European leaders' disquiet stems from their recognition that Bush's speech was a formal announcement that Washington is again unashamedly seeking world domination. As the February 1 New York Times editorial noted: "The application of power and intimidation has returned to the forefront of American foreign policy. That was the unmistakable message delivered by George W. Bush in his State of the Union address... Not since America's humiliating withdrawal from Vietnam more than a quarter-century ago has US foreign policy relied so heavily in non-nuclear military force, or the threat of it, to defend American interests around the world."

Since the end of World War II, the US ruling class has pursued as its overarching strategic goal the maintenance of an overwhelming military, economic and political dominance and the prevention of the emergence of other great powers that could challenge that position.

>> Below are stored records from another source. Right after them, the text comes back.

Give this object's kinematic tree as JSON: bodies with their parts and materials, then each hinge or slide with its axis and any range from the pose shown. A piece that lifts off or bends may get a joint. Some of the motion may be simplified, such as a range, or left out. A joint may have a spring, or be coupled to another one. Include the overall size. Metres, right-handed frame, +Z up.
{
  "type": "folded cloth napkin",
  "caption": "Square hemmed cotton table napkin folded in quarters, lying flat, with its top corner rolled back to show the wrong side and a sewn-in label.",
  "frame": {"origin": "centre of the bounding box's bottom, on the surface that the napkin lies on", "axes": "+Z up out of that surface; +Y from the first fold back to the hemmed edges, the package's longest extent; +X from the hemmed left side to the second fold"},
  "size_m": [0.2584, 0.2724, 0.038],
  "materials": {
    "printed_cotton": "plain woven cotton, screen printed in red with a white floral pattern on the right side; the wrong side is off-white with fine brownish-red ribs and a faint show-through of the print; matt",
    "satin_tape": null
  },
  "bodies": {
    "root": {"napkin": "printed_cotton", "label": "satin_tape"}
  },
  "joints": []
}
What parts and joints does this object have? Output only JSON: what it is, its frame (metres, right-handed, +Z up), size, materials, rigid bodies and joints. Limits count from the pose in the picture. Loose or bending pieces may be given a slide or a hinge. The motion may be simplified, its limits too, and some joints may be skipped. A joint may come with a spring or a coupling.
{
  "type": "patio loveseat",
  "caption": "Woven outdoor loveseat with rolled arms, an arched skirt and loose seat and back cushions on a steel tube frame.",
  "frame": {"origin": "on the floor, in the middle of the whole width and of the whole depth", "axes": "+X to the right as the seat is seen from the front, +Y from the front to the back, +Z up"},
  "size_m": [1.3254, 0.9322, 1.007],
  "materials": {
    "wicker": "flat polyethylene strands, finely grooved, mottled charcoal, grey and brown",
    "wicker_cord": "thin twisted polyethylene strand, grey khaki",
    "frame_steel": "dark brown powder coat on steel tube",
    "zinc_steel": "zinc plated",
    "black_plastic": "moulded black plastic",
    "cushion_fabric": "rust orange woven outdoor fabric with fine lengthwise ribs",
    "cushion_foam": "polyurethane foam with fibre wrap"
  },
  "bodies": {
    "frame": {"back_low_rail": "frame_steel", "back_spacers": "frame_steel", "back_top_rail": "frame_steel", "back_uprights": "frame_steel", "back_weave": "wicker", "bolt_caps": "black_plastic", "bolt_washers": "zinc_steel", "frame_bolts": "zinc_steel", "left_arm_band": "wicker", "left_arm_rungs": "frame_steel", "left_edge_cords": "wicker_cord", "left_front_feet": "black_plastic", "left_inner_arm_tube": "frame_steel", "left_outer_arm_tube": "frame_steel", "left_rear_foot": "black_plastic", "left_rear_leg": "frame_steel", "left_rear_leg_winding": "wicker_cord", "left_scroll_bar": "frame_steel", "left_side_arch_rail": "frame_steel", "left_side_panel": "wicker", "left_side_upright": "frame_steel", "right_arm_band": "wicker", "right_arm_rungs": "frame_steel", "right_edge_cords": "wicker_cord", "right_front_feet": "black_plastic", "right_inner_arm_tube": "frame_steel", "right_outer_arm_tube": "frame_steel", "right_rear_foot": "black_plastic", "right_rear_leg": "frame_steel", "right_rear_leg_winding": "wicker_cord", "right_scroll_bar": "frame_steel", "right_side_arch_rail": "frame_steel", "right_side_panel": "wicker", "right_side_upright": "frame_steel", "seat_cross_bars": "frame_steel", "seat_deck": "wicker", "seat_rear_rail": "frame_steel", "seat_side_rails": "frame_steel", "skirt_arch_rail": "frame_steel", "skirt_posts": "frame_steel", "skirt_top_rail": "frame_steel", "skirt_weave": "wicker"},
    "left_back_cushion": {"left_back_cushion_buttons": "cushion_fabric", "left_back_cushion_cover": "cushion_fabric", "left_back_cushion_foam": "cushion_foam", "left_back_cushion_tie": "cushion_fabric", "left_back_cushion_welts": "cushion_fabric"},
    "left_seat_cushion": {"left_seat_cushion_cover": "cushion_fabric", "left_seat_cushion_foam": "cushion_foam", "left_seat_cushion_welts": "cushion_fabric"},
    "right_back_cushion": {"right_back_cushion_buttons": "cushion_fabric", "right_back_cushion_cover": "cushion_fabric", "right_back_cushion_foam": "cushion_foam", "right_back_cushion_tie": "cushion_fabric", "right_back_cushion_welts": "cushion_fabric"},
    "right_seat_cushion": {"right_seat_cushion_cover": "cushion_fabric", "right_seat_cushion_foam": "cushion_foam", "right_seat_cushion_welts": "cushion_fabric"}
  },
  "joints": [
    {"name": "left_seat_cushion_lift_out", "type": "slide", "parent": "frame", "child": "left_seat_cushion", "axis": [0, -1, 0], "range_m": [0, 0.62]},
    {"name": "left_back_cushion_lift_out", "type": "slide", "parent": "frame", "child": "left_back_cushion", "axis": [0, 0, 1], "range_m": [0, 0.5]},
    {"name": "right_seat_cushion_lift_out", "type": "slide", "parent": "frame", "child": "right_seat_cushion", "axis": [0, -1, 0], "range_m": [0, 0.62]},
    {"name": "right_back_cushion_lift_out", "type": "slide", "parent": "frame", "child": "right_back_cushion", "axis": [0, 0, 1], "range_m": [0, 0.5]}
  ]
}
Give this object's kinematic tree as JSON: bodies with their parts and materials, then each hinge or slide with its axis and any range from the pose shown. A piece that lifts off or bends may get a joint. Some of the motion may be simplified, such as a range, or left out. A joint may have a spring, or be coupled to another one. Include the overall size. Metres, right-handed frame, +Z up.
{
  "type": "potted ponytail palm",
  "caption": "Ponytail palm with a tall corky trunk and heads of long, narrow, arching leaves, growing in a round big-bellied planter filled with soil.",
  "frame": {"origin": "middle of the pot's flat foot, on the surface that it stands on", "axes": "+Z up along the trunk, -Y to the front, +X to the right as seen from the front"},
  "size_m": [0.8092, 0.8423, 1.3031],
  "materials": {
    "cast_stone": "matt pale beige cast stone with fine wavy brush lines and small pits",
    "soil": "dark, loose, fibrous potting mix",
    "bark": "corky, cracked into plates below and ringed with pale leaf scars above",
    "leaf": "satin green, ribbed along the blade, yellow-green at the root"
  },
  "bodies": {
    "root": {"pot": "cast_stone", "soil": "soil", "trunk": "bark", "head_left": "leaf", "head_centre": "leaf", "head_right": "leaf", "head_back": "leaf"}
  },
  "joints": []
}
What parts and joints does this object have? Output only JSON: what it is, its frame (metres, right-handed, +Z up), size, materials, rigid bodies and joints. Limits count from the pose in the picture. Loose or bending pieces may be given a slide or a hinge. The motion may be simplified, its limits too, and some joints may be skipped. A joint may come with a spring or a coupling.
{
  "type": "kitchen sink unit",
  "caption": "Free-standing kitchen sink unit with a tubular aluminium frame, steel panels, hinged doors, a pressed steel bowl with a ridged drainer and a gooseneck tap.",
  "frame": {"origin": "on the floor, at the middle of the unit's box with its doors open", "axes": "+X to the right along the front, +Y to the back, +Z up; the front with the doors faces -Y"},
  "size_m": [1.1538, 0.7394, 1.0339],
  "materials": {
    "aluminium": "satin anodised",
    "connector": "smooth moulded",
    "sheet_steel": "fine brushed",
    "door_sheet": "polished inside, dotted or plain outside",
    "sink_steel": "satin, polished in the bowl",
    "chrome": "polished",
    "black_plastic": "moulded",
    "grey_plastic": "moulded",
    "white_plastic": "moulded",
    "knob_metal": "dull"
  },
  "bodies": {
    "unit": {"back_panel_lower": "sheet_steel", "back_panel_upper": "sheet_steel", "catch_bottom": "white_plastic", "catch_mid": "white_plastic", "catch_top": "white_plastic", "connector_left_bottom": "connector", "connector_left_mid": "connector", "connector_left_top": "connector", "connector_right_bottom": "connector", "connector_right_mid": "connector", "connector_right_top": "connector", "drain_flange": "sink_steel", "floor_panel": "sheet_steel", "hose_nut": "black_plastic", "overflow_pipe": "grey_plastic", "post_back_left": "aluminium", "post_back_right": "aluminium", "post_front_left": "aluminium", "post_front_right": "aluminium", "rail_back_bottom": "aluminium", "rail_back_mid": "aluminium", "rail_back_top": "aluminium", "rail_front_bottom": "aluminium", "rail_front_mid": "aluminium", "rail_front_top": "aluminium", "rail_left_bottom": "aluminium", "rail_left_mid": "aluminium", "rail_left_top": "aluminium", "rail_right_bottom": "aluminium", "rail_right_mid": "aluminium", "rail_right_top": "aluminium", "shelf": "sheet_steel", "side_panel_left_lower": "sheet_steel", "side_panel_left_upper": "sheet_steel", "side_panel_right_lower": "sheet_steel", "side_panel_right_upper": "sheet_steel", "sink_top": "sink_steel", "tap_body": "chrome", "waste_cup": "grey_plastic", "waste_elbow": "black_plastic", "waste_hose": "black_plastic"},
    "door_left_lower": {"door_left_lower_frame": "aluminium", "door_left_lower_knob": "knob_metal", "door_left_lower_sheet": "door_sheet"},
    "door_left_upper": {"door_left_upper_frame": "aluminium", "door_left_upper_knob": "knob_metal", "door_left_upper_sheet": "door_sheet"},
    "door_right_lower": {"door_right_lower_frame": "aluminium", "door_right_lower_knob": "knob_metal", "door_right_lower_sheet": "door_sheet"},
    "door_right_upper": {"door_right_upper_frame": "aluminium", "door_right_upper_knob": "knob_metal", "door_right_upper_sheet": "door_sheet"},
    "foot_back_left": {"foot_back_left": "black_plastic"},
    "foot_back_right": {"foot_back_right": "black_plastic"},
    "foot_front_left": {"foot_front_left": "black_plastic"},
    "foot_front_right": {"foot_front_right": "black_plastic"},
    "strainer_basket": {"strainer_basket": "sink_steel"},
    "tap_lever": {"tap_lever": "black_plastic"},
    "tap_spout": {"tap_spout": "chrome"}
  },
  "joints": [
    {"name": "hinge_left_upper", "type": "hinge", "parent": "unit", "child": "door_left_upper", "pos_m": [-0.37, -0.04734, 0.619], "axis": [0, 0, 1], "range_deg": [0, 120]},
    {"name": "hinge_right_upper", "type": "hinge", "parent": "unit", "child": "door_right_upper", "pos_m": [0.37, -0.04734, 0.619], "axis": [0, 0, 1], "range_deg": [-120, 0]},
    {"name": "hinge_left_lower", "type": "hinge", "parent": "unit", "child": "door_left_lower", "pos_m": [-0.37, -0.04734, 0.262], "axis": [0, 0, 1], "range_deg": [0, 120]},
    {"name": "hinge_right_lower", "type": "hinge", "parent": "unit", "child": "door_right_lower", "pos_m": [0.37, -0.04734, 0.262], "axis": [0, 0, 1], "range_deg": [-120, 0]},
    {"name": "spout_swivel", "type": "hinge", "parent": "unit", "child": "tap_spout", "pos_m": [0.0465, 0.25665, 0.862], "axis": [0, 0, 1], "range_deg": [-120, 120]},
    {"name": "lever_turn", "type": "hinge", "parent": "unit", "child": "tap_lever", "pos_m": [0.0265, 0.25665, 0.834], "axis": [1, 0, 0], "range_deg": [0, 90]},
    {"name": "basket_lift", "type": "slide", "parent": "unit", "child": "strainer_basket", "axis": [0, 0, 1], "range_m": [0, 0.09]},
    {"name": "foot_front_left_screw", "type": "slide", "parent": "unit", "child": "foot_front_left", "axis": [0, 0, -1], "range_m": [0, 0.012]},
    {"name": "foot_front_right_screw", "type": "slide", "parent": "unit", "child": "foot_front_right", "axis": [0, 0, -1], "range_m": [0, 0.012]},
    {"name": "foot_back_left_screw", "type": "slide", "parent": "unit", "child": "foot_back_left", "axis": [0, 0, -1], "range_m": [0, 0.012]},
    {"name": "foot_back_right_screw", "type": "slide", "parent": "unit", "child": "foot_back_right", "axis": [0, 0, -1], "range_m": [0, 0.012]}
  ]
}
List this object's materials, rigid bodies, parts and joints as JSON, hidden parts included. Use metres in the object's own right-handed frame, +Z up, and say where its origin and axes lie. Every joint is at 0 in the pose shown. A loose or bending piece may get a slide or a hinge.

The 1992 draft of the Pentagon's Defense Planning Guidance (prepared by Wolfowitz) stated bluntly that the US must "discourage ... advanced industrial nations from challenging our leadership or ... even aspiring to a larger regional or global role ... [To achieve this, the US] must retain the preeminent responsibility for addressing ... those wrongs which threaten not only our interests, but those of our allies or friends, or which seriously unsettle international relations."

The massive build-up of US military might in Europe, Asia and the Middle East after 1945 was not simply directed at containing the Soviet Union, crushing Third World revolutions and controlling natural resources such as oil — as vital to US interests as they were.

It was also aimed at enmeshing its potential capitalist rivals — Britain, France, Germany and Japan — within US-dominated military alliances designed to prevent them developing independent armed forces.

It is no accident that proposed US military spending in 2002-2003 will be more than the combined military budgets of the next closest 15 countries, including all NATO members. The US$48 billion increase for 2002-2003 by itself is larger than any other country's entire military budget, except Russia's which is about US$50 billion a year.

From Green Left Weekly, February 13, 2002.